Editorial: Is city acting legally?
Tuesday, July 24, 2007 | 7:25 a.m.
T he reputation of Las Vegas Mayor Oscar Goodman has not been built just on his vision for the streets, landscaping and architecture of downtown. He's also known for wanting to beautify the people there.
And so we have the Downtown Initiative, a program inspired by City Hall and carried out by Metro Police. The goal is to drive out people who in unspoken and unwritten sorts of ways meet the city's definition of undesirable.
For years now a test case has been badly needed, because such a policy is clearly wrong. It obviously raises questions about whether laws are being enforced equally.
An opportunity for the District Court to decide the constitutionality of the Downtown Initiative arose when a man arrested and imprisoned for jaywalking challenged his treatment. Acting as his own attorney, Michael Dulin took his case all the way to the Nevada Supreme Court, which last year decided it had merit.
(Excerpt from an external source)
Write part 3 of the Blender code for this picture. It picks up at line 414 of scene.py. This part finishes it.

The Supreme Court sent the case back to the District Court, saying it appeared the police officer who arrested Dulin was following an unconstitutional city policy rather than his own discretion. The court specifically ordered a hearing to determine the legality of Dulin's arrest.
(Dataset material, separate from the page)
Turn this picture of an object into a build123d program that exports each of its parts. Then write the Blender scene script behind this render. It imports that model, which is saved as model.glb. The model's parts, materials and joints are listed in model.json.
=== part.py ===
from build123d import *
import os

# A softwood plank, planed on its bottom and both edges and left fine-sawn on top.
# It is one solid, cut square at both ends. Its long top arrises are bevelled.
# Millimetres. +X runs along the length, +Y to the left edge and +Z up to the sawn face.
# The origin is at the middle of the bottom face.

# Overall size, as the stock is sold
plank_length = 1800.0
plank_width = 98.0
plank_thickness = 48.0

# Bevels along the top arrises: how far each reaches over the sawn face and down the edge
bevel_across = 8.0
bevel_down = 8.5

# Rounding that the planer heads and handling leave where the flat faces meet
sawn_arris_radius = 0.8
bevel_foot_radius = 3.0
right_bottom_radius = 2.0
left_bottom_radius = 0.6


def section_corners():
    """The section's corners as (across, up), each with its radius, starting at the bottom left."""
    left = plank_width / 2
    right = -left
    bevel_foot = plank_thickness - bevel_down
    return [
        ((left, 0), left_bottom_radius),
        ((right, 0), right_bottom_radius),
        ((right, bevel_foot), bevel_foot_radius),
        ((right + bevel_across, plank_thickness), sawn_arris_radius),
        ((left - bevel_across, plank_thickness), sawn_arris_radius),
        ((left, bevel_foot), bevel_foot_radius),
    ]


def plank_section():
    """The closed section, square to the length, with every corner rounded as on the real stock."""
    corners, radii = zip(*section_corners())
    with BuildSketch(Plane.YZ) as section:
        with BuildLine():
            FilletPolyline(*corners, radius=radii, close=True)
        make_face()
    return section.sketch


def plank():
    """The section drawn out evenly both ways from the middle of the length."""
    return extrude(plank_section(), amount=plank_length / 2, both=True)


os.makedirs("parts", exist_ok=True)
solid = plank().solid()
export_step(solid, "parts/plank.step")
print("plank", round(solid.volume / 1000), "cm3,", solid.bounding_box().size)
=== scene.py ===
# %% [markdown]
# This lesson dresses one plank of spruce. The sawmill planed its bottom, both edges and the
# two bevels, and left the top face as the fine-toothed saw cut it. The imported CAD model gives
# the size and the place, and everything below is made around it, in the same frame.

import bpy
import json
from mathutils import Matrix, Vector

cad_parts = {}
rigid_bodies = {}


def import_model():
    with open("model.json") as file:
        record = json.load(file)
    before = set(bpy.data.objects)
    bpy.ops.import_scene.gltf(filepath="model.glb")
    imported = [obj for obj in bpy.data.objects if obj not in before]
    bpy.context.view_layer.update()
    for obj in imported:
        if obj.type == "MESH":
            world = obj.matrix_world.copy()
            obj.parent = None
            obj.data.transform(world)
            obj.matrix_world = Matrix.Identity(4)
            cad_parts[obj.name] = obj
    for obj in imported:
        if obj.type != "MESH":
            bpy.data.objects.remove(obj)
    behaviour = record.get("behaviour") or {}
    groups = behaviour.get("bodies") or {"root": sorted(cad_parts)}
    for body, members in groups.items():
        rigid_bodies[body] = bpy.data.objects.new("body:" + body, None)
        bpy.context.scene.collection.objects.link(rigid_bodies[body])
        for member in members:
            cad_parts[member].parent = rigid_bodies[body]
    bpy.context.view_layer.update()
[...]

In May the case fell to District Judge Donald Mosley, who, astonishingly, announced that he had not read the Supreme Court's decision. Before denying Dulin's request for release, Mosley ordered that there be no mention of the Downtown Initiative.
How a District Court judge can get away with ignoring the Supreme Court is beyond us, and beyond the American Civil Liberties Union of Nevada . On July 11 the group filed a brief with the Supreme Court, opposing Mosley's action.
The 50-year-old Dulin remains imprisoned, largely because when he was arrested for jaywalking, it was learned that his background included felony arrests.
Because Mosley failed to schedule a hearing, as ordered, no legal ruling about whether this arrest was constitutional is being contemplated . We hope the Supreme Court responds quickly to the ACLU's brief, and this time follows through to ensure this question is answered.